Goal:
Return the full listing exactly as it is written.
::::
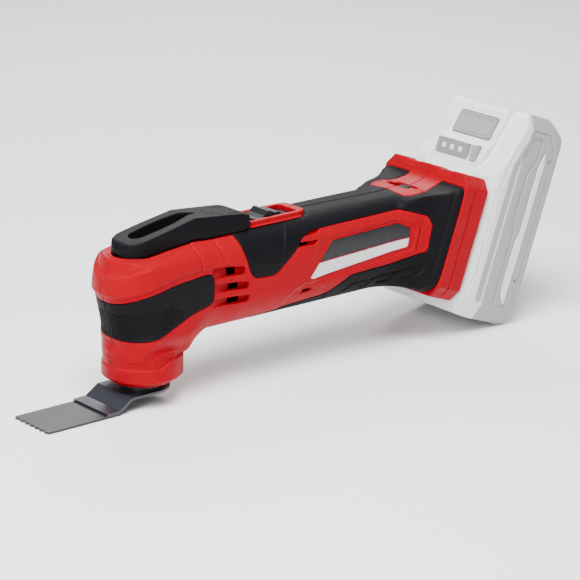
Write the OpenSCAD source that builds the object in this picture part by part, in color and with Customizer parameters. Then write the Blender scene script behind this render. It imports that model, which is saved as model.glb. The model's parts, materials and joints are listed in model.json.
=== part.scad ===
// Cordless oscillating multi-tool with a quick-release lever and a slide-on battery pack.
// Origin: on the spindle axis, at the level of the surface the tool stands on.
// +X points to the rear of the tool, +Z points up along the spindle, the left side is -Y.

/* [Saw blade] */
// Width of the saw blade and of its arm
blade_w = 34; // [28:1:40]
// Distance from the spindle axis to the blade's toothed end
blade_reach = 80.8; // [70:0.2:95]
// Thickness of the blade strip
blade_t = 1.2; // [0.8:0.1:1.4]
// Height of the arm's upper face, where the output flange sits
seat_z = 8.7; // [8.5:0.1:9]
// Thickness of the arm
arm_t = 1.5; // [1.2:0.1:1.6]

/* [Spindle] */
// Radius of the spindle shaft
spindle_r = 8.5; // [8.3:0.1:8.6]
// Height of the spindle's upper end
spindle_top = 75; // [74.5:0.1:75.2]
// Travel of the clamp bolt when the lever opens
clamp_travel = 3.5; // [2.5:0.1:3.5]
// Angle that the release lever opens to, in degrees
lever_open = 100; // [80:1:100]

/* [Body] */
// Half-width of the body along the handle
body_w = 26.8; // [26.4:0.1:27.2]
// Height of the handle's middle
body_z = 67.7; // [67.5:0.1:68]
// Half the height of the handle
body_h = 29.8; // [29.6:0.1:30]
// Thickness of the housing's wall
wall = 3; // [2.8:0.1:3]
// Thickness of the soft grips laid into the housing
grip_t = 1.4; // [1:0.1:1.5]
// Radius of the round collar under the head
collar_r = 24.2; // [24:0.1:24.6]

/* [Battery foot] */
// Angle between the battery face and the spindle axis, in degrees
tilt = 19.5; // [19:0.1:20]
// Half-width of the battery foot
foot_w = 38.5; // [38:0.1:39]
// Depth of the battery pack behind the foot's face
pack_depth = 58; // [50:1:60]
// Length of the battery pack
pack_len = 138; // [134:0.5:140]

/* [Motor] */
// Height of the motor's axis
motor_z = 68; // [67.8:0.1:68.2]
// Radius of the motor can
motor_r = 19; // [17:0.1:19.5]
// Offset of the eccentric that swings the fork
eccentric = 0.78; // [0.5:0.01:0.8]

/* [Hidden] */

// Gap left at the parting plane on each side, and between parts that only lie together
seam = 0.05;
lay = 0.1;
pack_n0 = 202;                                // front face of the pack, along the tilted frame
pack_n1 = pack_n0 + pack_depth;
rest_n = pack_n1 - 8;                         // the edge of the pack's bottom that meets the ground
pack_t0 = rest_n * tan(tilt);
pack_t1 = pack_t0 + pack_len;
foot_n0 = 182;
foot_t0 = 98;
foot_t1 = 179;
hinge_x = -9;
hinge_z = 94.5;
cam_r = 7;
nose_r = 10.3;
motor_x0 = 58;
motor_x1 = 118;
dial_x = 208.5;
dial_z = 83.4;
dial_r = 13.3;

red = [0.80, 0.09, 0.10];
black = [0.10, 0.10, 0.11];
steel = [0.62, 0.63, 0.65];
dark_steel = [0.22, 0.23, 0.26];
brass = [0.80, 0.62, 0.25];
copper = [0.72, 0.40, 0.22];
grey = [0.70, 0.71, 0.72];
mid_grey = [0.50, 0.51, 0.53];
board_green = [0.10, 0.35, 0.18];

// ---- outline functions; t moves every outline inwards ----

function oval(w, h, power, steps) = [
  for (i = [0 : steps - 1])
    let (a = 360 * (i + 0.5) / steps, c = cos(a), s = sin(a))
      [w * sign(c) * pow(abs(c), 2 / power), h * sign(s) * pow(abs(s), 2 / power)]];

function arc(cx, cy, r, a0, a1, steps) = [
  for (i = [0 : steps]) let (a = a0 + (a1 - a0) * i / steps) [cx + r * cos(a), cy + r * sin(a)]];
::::
Result of this exercise:
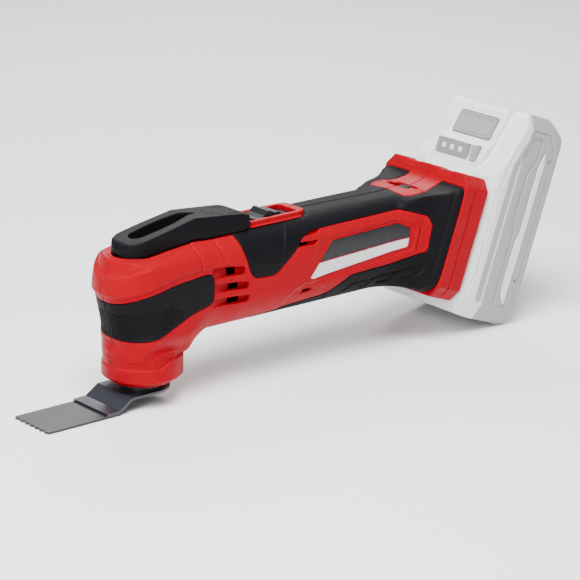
Write the OpenSCAD source that builds the object in this picture part by part, in color and with Customizer parameters. Then write the Blender scene script behind this render. It imports that model, which is saved as model.glb. The model's parts, materials and joints are listed in model.json.
=== part.scad ===
// Cordless oscillating multi-tool with a quick-release lever and a slide-on battery pack.
// Origin: on the spindle axis, at the level of the surface the tool stands on.
// +X points to the rear of the tool, +Z points up along the spindle, the left side is -Y.

/* [Saw blade] */
// Width of the saw blade and of its arm
blade_w = 34; // [28:1:40]
// Distance from the spindle axis to the blade's toothed end
blade_reach = 80.8; // [70:0.2:95]
// Thickness of the blade strip
blade_t = 1.2; // [0.8:0.1:1.4]
// Height of the arm's upper face, where the output flange sits
seat_z = 8.7; // [8.5:0.1:9]
// Thickness of the arm
arm_t = 1.5; // [1.2:0.1:1.6]

/* [Spindle] */
// Radius of the spindle shaft
spindle_r = 8.5; // [8.3:0.1:8.6]
// Height of the spindle's upper end
spindle_top = 75; // [74.5:0.1:75.2]
// Travel of the clamp bolt when the lever opens
clamp_travel = 3.5; // [2.5:0.1:3.5]
// Angle that the release lever opens to, in degrees
lever_open = 100; // [80:1:100]

/* [Body] */
// Half-width of the body along the handle
body_w = 26.8; // [26.4:0.1:27.2]
// Height of the handle's middle
body_z = 67.7; // [67.5:0.1:68]
// Half the height of the handle
body_h = 29.8; // [29.6:0.1:30]
// Thickness of the housing's wall
wall = 3; // [2.8:0.1:3]
// Thickness of the soft grips laid into the housing
grip_t = 1.4; // [1:0.1:1.5]
// Radius of the round collar under the head
collar_r = 24.2; // [24:0.1:24.6]

/* [Battery foot] */
// Angle between the battery face and the spindle axis, in degrees
tilt = 19.5; // [19:0.1:20]
// Half-width of the battery foot
foot_w = 38.5; // [38:0.1:39]
// Depth of the battery pack behind the foot's face
pack_depth = 58; // [50:1:60]
// Length of the battery pack
pack_len = 138; // [134:0.5:140]

/* [Motor] */
// Height of the motor's axis
motor_z = 68; // [67.8:0.1:68.2]
// Radius of the motor can
motor_r = 19; // [17:0.1:19.5]
// Offset of the eccentric that swings the fork
eccentric = 0.78; // [0.5:0.01:0.8]

/* [Hidden] */

// Gap left at the parting plane on each side, and between parts that only lie together
seam = 0.05;
lay = 0.1;
pack_n0 = 202;                                // front face of the pack, along the tilted frame
pack_n1 = pack_n0 + pack_depth;
rest_n = pack_n1 - 8;                         // the edge of the pack's bottom that meets the ground
pack_t0 = rest_n * tan(tilt);
pack_t1 = pack_t0 + pack_len;
foot_n0 = 182;
foot_t0 = 98;
foot_t1 = 179;
hinge_x = -9;
hinge_z = 94.5;
cam_r = 7;
nose_r = 10.3;
motor_x0 = 58;
motor_x1 = 118;
dial_x = 208.5;
dial_z = 83.4;
dial_r = 13.3;

red = [0.80, 0.09, 0.10];
black = [0.10, 0.10, 0.11];
steel = [0.62, 0.63, 0.65];
dark_steel = [0.22, 0.23, 0.26];
brass = [0.80, 0.62, 0.25];
copper = [0.72, 0.40, 0.22];
grey = [0.70, 0.71, 0.72];
mid_grey = [0.50, 0.51, 0.53];
board_green = [0.10, 0.35, 0.18];

// ---- outline functions; t moves every outline inwards ----

function oval(w, h, power, steps) = [
  for (i = [0 : steps - 1])
    let (a = 360 * (i + 0.5) / steps, c = cos(a), s = sin(a))
      [w * sign(c) * pow(abs(c), 2 / power), h * sign(s) * pow(abs(s), 2 / power)]];

function arc(cx, cy, r, a0, a1, steps) = [
  for (i = [0 : steps]) let (a = a0 + (a1 - a0) * i / steps) [cx + r * cos(a), cy + r * sin(a)]];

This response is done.